§ WHAT YOU SHOULD DO: Select the lines below containing the word "each".

+++ RECORD SET

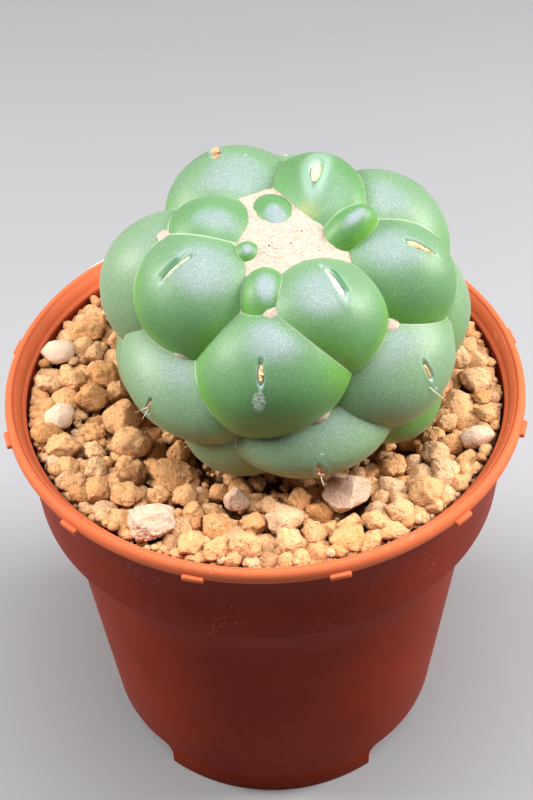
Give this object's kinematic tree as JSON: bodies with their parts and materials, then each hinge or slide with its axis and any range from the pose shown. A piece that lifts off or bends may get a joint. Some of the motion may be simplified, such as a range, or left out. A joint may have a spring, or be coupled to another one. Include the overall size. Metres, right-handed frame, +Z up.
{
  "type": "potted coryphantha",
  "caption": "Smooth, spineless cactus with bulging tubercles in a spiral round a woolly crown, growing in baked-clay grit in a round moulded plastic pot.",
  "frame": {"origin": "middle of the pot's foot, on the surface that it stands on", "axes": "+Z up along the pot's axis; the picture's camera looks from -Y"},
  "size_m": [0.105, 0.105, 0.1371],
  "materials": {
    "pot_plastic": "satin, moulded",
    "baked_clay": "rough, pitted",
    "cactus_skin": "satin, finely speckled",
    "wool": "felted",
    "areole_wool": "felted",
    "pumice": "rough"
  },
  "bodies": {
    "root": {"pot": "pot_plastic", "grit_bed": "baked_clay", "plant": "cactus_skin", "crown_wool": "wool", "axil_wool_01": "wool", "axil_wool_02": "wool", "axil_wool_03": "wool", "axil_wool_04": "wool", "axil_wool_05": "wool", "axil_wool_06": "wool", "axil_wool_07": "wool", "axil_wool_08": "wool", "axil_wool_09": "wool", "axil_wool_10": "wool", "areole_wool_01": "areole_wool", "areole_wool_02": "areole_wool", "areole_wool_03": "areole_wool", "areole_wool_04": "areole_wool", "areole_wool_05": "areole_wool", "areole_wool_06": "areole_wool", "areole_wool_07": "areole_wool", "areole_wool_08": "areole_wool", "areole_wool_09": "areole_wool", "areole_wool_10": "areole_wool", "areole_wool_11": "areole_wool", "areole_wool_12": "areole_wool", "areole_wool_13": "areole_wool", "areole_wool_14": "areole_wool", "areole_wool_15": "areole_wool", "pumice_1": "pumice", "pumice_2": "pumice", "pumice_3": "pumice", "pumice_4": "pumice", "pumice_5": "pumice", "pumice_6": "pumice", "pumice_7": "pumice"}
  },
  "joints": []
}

++++++
+++ RECORD SET

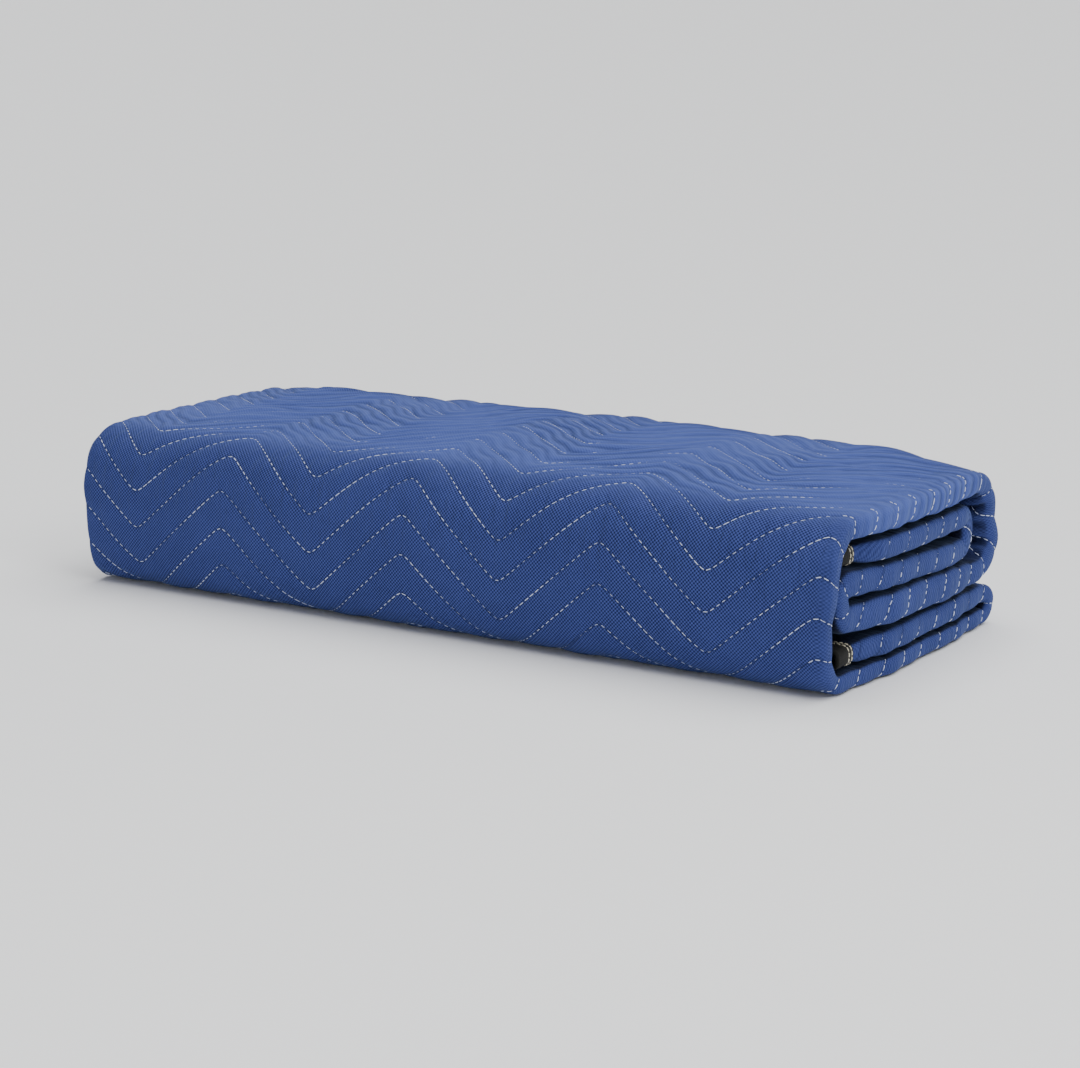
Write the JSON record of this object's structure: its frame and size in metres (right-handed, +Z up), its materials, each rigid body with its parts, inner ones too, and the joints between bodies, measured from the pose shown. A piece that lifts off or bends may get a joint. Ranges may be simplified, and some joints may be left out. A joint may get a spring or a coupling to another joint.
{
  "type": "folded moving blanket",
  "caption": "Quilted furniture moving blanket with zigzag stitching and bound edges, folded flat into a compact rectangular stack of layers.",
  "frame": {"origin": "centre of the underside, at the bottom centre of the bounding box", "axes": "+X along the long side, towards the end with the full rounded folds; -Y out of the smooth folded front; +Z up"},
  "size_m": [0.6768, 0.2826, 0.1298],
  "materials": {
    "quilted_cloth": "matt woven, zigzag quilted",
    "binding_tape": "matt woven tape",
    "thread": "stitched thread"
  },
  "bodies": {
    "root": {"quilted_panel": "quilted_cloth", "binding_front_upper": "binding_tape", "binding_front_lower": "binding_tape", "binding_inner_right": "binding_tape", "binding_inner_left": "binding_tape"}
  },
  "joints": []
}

++++++

§ ANSWER TO THE EXERCISE:
Give this object's kinematic tree as JSON: bodies with their parts and materials, then each hinge or slide with its axis and any range from the pose shown. A piece that lifts off or bends may get a joint. Some of the motion may be simplified, such as a range, or left out. A joint may have a spring, or be coupled to another one. Include the overall size. Metres, right-handed frame, +Z up.
Write the JSON record of this object's structure: its frame and size in metres (right-handed, +Z up), its materials, each rigid body with its parts, inner ones too, and the joints between bodies, measured from the pose shown. A piece that lifts off or bends may get a joint. Ranges may be simplified, and some joints may be left out. A joint may get a spring or a coupling to another joint.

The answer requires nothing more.